LONDON - Dr Christiaan Barnard, the pioneering but boastful South African surgeon who performed the world's first heart transplant, died yesterday in Cyprus, reportedly while reading one of his own books.
In a final twist of irony, the 78-year-old surgeon died the way he had once said he would chose -
of a heart attack.
Barnard, born in Beaufort, South Africa, the son of a missionary, led a life as colourful as it was celebrated.
After he performed the world's first heart transplant in 1967, he was thrust into a limelight so bright that the Guinness Book of Records once estimated that he received more fan mail than anyone else.
On December 3 that year, he transplanted a heart into 53-year-old Louis Washkansky at Groote Schuur Hospital in Cape Town who lived for 18 days.
Barnard was unperturbed by the resulting controversy.
Barnard was an outspoken campaigner against apartheid, once giving a talk to the South African Chamber of Commerce entitled "Why we deserve to be called Nazis".
After his retirement he became a farmer, writer and traveller.

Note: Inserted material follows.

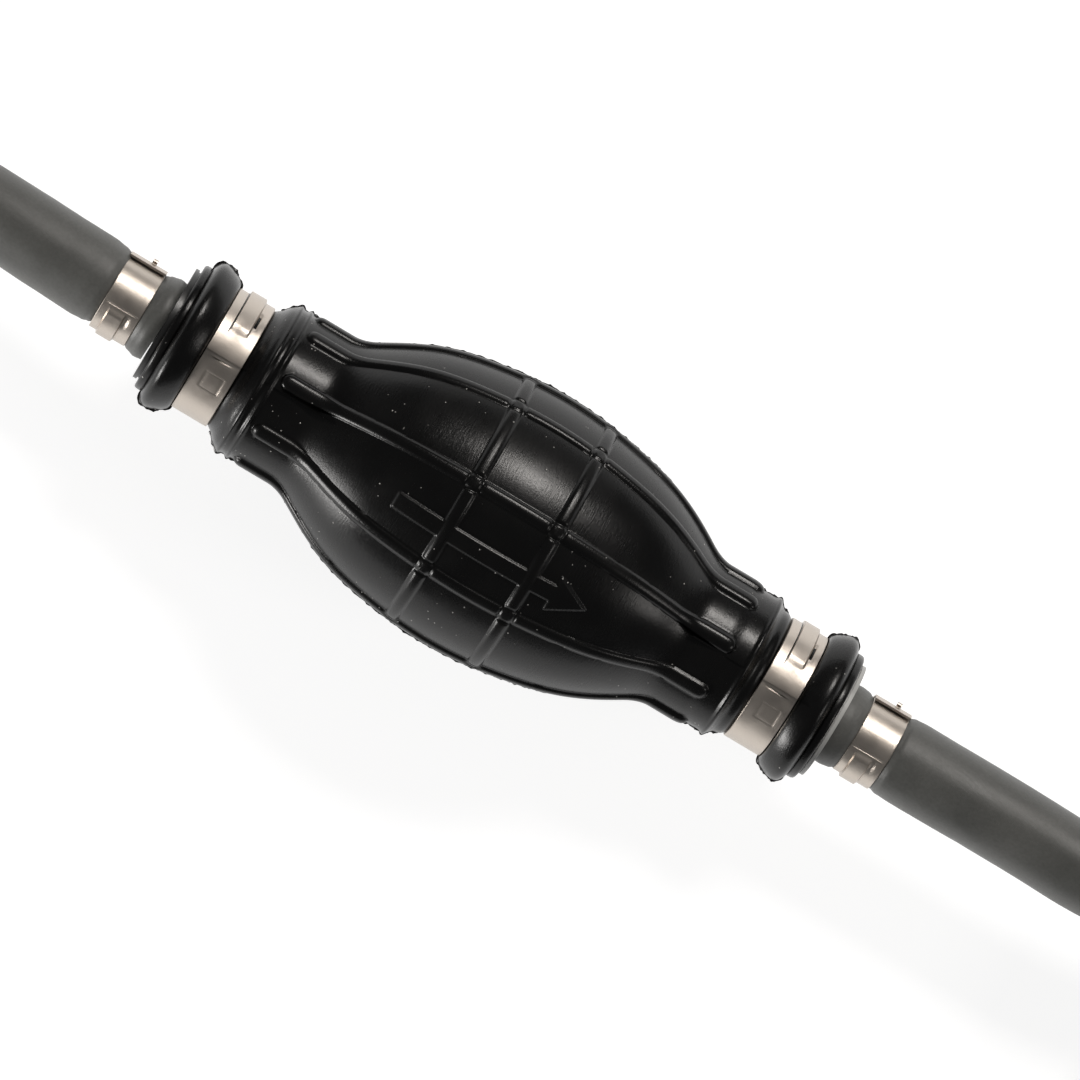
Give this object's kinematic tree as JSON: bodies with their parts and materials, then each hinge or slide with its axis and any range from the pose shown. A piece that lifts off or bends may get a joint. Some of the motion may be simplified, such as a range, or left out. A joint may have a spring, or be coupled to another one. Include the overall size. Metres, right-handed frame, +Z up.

Yesterday tributes poured in from around the world including one from former South African President Nelson Mandela who described his death as "a great loss to the country after all the contributions he made.
He was also very vocal against apartheid".
Barnard, who fathered six children with three wives and boasted of sexual conquests including actress Gina Lollobrigida, was holidaying alone when he died.